03 Jul Want to Reclaim Your Sex Life?
Sex shouldn’t be a chore, something that needs to go on our to-do list along with shopping, cleaning, ironing, it shouldn’t be a ‘to-do’ packaged into the daily grind of things we feel pressured to get done.
If you want to ignite your sex life or sexual urges which may be depleting you need to make time for you and your pleasure, whether this be with a partner or with yourself.
As women, we need to find the courage to put ourselves first. Our menopause is about reclaiming our sense of self, and for many of us, that also means reclaiming our sex life. We need to be brave enough to say no to the constant requests that deplete our energy and take away our time. Making ourselves a priority isn’t always easy, but it is so flippin’ important.

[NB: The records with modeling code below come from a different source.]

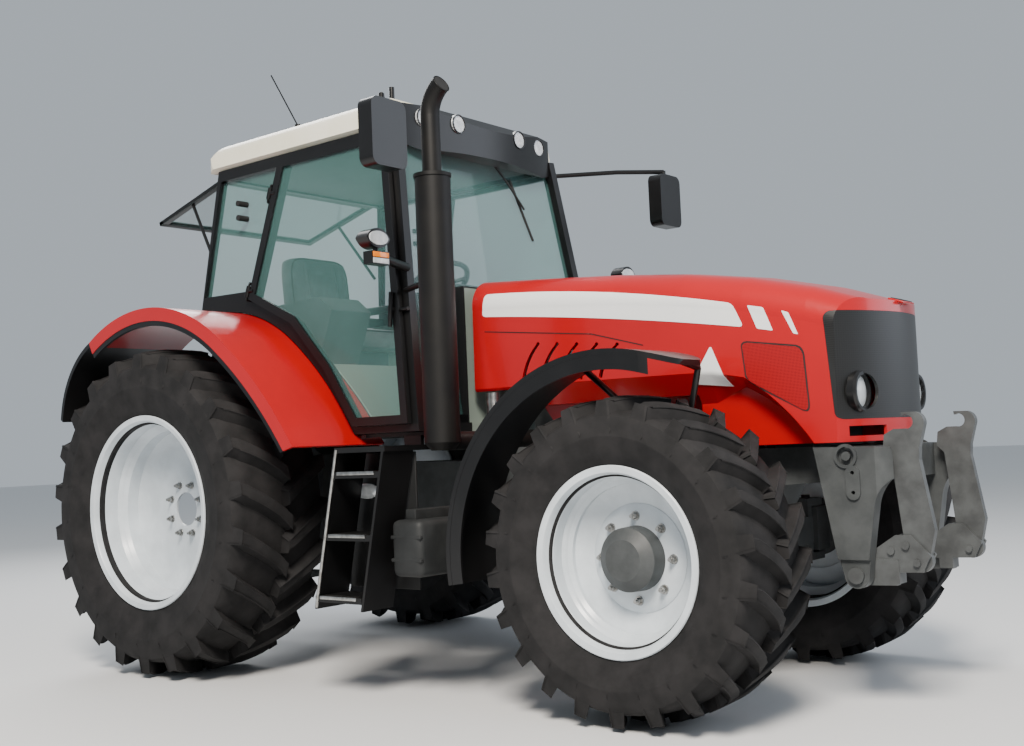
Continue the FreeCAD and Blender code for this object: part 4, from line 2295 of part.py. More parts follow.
def rear_linkage():
    x, z, r = s.rear_lift_x, s.rear_lift_z, s.rear_lift_r
    top = s.axle_case_top_z
    y = s.lift_arm_y
    shaft = rod("rear_lift_shaft", "y", x, z, r, -y - 30, y + 30)
    arm = prism(
        "rear_lift_arm",
        "XZ",
        [
            [
                (x + 60, z),
                Via(x, z - 62),
                (x - 40, z - 50),
                (s.lift_arm_end_x, s.lift_arm_end_z - 32),
                Via(s.lift_arm_end_x - 34, s.lift_arm_end_z),
                (s.lift_arm_end_x, s.lift_arm_end_z + 32),
                (x - 40, z + 58),
                Via(x + 20, z + 60),
            ],
            Ring(s.lift_arm_end_x, s.lift_arm_end_z, 14.3),
        ],
        -y - 20,
        -y + 20,
    )
    finish("rear_lift_arms", fuse("rear_lift_shape", shaft, arm, mirrored("rear_lift_arm_left", arm)))

    lx, lz, ly = s.link_pivot_x, s.link_pivot_z, s.link_y
    ex, ez, plate = s.link_end_x, s.link_end_z, s.link_plate
    mx = lx + (ex - lx) * s.rod_pin_share
    mz = lz + (ez - lz) * s.rod_pin_share
    link = prism(
        "lower_link",
        "XZ",
        [
            [
                (lx, lz - 44),
                Via(lx + 44, lz),
                (lx, lz + 44),
                (mx, mz + 58),
                (ex, ez + 46),
                Via(ex - 46, ez),
                (ex, ez - 46),
                (mx, mz - 52),
            ],
            Ring(ex, ez, s.link_ball_r),
            Ring(lx, lz, 16.3),
        ],
        -ly - plate / 2,
        -ly + plate / 2,
    )
    rod_pin = rod("link_pin", "y", mx, mz, 12, -ly + plate / 2 - 1, -y + 26)
    side = fuse("lower_link_side", link, rod_pin)
    finish("lower_links", fuse("lower_links_shape", side, mirrored("lower_link_left", side)))

    ax, az = s.lift_arm_end_x, s.lift_arm_end_z
    rod_y = -y - 20 - 4
    body = strut("lift_rod_bar", (ax, rod_y - 12, az - 30), (mx, rod_y - 12, mz + 29), 16)
    eye = rod("lift_rod_eye", "y", ax, az, 34, rod_y - 24, rod_y)
    pin = rod("lift_rod_pin", "y", ax, az, 14, rod_y - 24, -y + 26)
    foot = rod("lift_rod_foot", "y", mx, mz, 37, rod_y - 18, rod_y - 2)
    hole = rod("lift_rod_foot_hole", "y", mx, mz, 27, rod_y - 60, rod_y + 60)
    side = cut("lift_rod_side", fuse("lift_rod_solid", body, eye, pin, foot), hole)
    both("lift_rods", side)

    rear = s.axle_case_rear_x
    wide = s.axle_case_half_w
    hitch = [
        box("drawbar", (-880, rear + 300), (-45, 45), (s.drawbar_z - 38, s.drawbar_z)),
        box("drawbar_hanger", (rear + 20, rear + 120), (-140, 140), (s.drawbar_z - 1, s.axle_case_low_z + 20)),
        rod("pto_stub", "x", 0, s.pto_z, s.pto_r, rear - 90, rear + 5),
        box("pto_guard", (rear - 130, rear + 5), (-110, 110), (s.pto_z + 90, s.pto_z + 98)),
        box("coupler_block", (rear - 60, rear + 5), (-210, 210), (top - 260, top - 150)),
    ]
    for name, side in (("right", -1), ("left", 1)):
        inner, outer = side * (wide - 5), side * (ly - plate / 2 - 4)
        near, far = (outer, inner) if side < 0 else (inner, outer)
        hitch.append(box(f"link_bracket_{name}", (lx - 50, lx + 60), (near, far), (lz - 50, s.axle_case_low_z + 80)))
        pin_end = side * (ly + plate / 2 + 8)
        near, far = (pin_end, inner) if side < 0 else (inner, pin_end)
        hitch.append(rod(f"link_pivot_{name}", "y", lx, lz, 16, near, far))
    hole = rod("drawbar_hole", "z", -840, 0, s.drawbar_pin_r, s.drawbar_z - 60, s.drawbar_z + 20)
    finish("rear_hitch", cut("rear_hitch_shape", fuse("rear_hitch_solid", *hitch), hole, nodes["rear_axle_housing"]))


def build_all():
    for step in (
        rear_wheel,
        front_wheel,
        driveline,
        front_frame,
        front_axle,
        knuckles,
        rear_fenders,
        cab_frame,
        cab_tub,
        glass,
        doors,
        roof,
        bonnet,
        exhaust,
        steps,
        mirrors_and_lamps,
        interior,
        front_linkage,
        rear_linkage,
    ):
        step()


build_all()
document.recompute()
for thing in document.Objects:
    if "Invalid" in thing.State or "Error" in thing.State:
        raise RuntimeError(f"{thing.Name} failed: {thing.State}")
os.makedirs("parts", exist_ok=True)
for label, piece in nodes.items():
    shape = piece.Shape
    if shape.isNull() or not shape.isValid():
        raise RuntimeError(f"{label} has no valid shape")
    shape.exportStep(f"parts/{label}.step")
    box_now = shape.BoundBox
    spots = " ".join(f"{v:.0f}" for v in (box_now.XMin, box_now.XMax, box_now.YMin, box_now.YMax, box_now.ZMin, box_now.ZMax))
    print(label, len(shape.Solids), "solids", round(shape.Volume / 1e9, 4), "m3", spots)
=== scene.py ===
# %% [markdown]
# A farm tractor in a studio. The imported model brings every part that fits, turns or carries load, at
# its real size. This script gives those parts their finishes and adds what a close look shows: round
# tyres with their tread, pressed wheel discs, lamp glasses, stripes and small fittings. Everything is in
# metres in the model's own frame, with +X forward, +Y to the tractor's left and +Z up.

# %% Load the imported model
import json
import math

import bmesh
import bpy
from mathutils import Matrix, Vector
from mathutils.bvhtree import BVHTree


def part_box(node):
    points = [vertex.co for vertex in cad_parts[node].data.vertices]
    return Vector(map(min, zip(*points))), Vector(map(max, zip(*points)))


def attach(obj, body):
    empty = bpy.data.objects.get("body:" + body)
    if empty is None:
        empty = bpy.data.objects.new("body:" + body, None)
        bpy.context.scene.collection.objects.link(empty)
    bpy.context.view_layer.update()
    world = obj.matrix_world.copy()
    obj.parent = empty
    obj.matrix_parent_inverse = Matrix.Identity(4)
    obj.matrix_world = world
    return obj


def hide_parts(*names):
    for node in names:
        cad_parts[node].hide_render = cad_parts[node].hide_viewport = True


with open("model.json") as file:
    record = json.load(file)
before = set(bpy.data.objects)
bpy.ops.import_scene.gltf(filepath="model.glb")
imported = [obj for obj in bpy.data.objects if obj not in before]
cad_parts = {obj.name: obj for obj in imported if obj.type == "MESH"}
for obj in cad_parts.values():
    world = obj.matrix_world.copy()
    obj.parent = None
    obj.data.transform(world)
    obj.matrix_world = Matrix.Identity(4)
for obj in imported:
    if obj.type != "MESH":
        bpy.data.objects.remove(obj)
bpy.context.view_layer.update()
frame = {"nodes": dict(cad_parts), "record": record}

# %% [markdown]
# The camera stands where the photographer stood, low and near the front right corner. Its direction is
# given as a turn about the vertical, a tilt upwards and a slight roll, and the lens is a normal one. A
# camera looks along its own -Z, so its axes are built from the direction of view.

# %% Camera
def in_scene(name, data):
    """An object with this data, linked to the scene."""
    thing = bpy.data.objects.new(name, data)
    bpy.context.scene.collection.objects.link(thing)
    return thing


def axes_at(x_axis, y_axis, z_axis, place):
    """The matrix that lays an object's own axes along three directions, at a place."""
    matrix = Matrix((x_axis, y_axis, z_axis)).transposed().to_4x4()
    matrix.translation = place
    return matrix


CAMERA_PLACE = Vector((4.1715, -4.984, 1.131))
CAMERA_TURN = math.radians(128.94)
CAMERA_TILT = math.radians(3.36)
CAMERA_ROLL = math.radians(-2.46)
LENS_MM = 42.95

ahead = Vector((
    math.cos(CAMERA_TILT) * math.cos(CAMERA_TURN),
    math.cos(CAMERA_TILT) * math.sin(CAMERA_TURN),
    math.sin(CAMERA_TILT),
))
level_right = Vector((math.sin(CAMERA_TURN), -math.cos(CAMERA_TURN), 0))
level_up = level_right.cross(ahead)
right = math.cos(CAMERA_ROLL) * level_right + math.sin(CAMERA_ROLL) * level_up
up = -math.sin(CAMERA_ROLL) * level_right + math.cos(CAMERA_ROLL) * level_up

camera_data = bpy.data.cameras.new("camera")
camera_data.lens = LENS_MM
camera_data.sensor_width = 36
camera_data.clip_end = 200
camera = in_scene("camera", camera_data)
camera.matrix_world = axes_at(right, up, -ahead, CAMERA_PLACE)
bpy.context.scene.camera = camera

# %% [markdown]
# Colours are picked on a screen, where they are stored in sRGB. Cycles works with linear light, so one
# function turns a hex value into linear numbers. A second function adds one node to a material with its
# values and links, and each finish below is built from calls of it.

# %% Colour and node helpers
# Values of the noise where a mottle's two colours are full
MOTTLE_EDGES = (0.35, 0.65)


def linear(code, alpha=1.0):
    """An sRGB hex colour as linear red, green, blue and alpha."""
    channels = [int(code[i:i + 2], 16) / 255 for i in (1, 3, 5)]
    return tuple(c / 12.92 if c <= 0.04045 else ((c + 0.055) / 1.055) ** 2.4 for c in channels) + (alpha,)


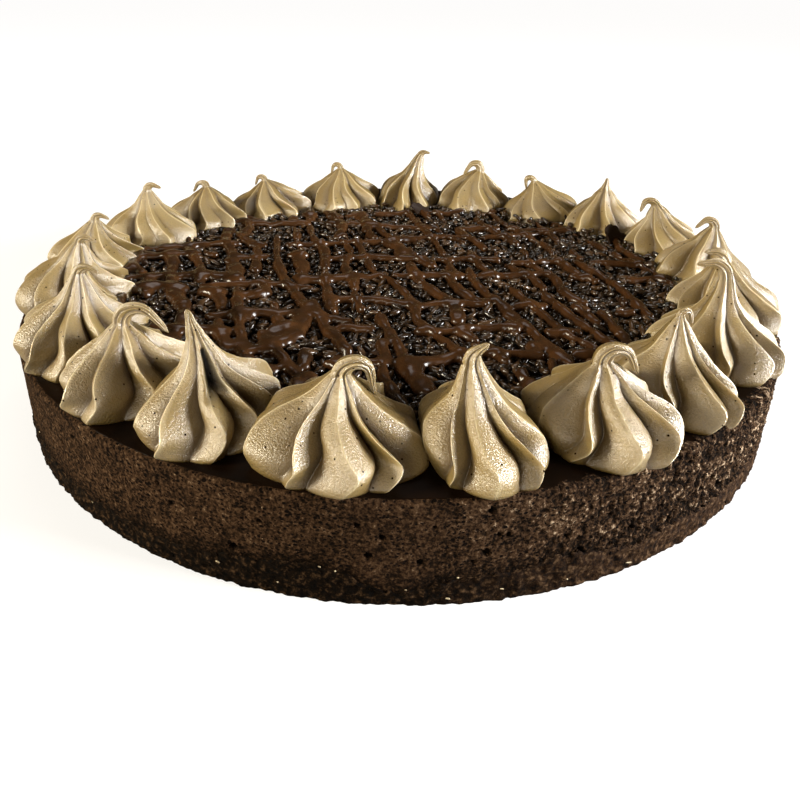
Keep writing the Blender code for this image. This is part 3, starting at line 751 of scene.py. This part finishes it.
def pipe_rosettes(material):
    tube = piped_tube()
    raw = coordinates(tube)
    levels = np.clip(np.round(raw[:, 2]), 0, BODY_LEVELS + TIP_LEVELS - 1).astype(int)
    columns = np.round(np.arctan2(raw[:, 1], raw[:, 0]) / math.tau * COLUMNS).astype(int) % COLUMNS
    foot_middle = raw[:, 2] < -0.5
    tip_end = raw[:, 2] > BODY_LEVELS + TIP_LEVELS - 0.5
    made = []
    for index in range(len(ROSETTES)):
        rosette = tube.copy()
        rosette.data = tube.data.copy()
        rosette.name = f"cream_rosette_{index + 1:02d}"
        rosette.data.name = rosette.name
        bpy.context.scene.collection.objects.link(rosette)
        points, *paints = shape_rosette(index, columns, levels)
        ring = ~foot_middle & ~tip_end
        points[foot_middle] = points[ring & (levels == 0)].mean(0)
        points[tip_end] = points[ring & (levels == levels.max())].mean(0)
        for k in range(len(points)):
            place = Vector(points[k])
            wave = sum(wave_vector(place / (size * MM)) * height * MM for size, height in CREAM_WAVES)
            points[k] += wave * min(1, max(0, (place.z - BODY_HEIGHT) / (3 * MM)))
        move_points(rosette, points)
        # Masks that the painted highlight on ridges and the painted shade in the valleys and the slit follow
        for name, values in zip(("crest_highlight", "hollow", "gap"), paints):
            paint(rosette, name, values)
        face_outwards(rosette)
        finish_piece(rosette, material, "mocha_cream", f"rosette_{index + 1:02d}")
        made.append(points[ring])
    bpy.data.objects.remove(tube)
    return made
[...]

But why are we putting everybody else first? Why are we letting our physical and mental health decline, yet we are supporting everyone else to ensure their wellbeing?? Being a good mother, daughter, partner, friend doesn’t mean you have to be the dumping ground for everybody else’s problems or that you have to take on the mantel of being carer, therapist, cook, cleaner, taxi driver etc.,
It’s hard to break these patterns because we feel guilty saying ‘no,’ but it’s something we need to practice and over time become more comfortable with. Those closest to us may resist at first, but they will applaud us for putting in boundaries when they start to see a positive change, us becoming happier, healthier and more energised.
We need time, space and freedom to experience pleasure and to honour our desires, guilt serves no purpose here. By doing so, all our relationships will reap the benefit. Make time for yourself, make time for your pleasure and if you desire it, make time for sex.